Inner Mongolia has a unique culture and customs, so it is important to respect the local traditions. Do not enter a yurt without permission, greet the locals with a handshake or nod, and dress appropriately when visiting religious sites.
While Mandarin Chinese is the official language, many people in Inner Mongolia also speak Mongolian. It is helpful to learn a few basic phrases in both languages or carry a translation app to communicate with the locals.
The relationship between Mongolia and Inner Mongolia is complex. Inner Mongolia is an autonomous region (Provincial level administrative division) within the People’s Republic of China, while Mongolia is an independent country located to the north of Inner Mongolia.
Historically, Inner Mongolia and Mongolia were part of the Mongol Empire, founded by Genghis Khan in the 13th century. However, after the empire’s collapse, the area was divided between various powers, with Inner Mongolia falling under Chinese control and becoming part of the Qing Dynasty. Mongolia, on the other hand, gained independence from China in 1921 and became a sovereign nation.
Although both regions share a common Mongol heritage and culture, they are politically distinct entities. Inner Mongolia is under Chinese administration and has adopted many aspects of Chinese culture, while Mongolia maintains its own government, language (Khalkha Mongolian), and cultural practices.
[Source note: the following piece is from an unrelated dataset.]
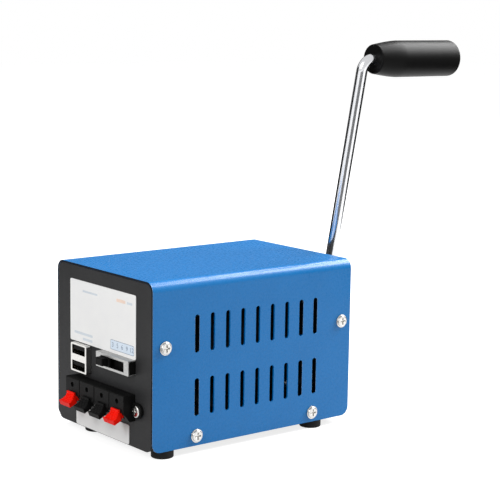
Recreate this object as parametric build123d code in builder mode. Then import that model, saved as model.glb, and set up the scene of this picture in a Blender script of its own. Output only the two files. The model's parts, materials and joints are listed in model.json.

There are some cultural and economic exchanges between the two regions, and both maintain diplomatic relations with each other. However, there have been occasional tensions and disputes, particularly regarding issues of cultural preservation, human rights, and sovereignty. Overall, the relationship between Mongolia and Inner Mongolia continues to evolve and be influenced by political, historical, and cultural factors.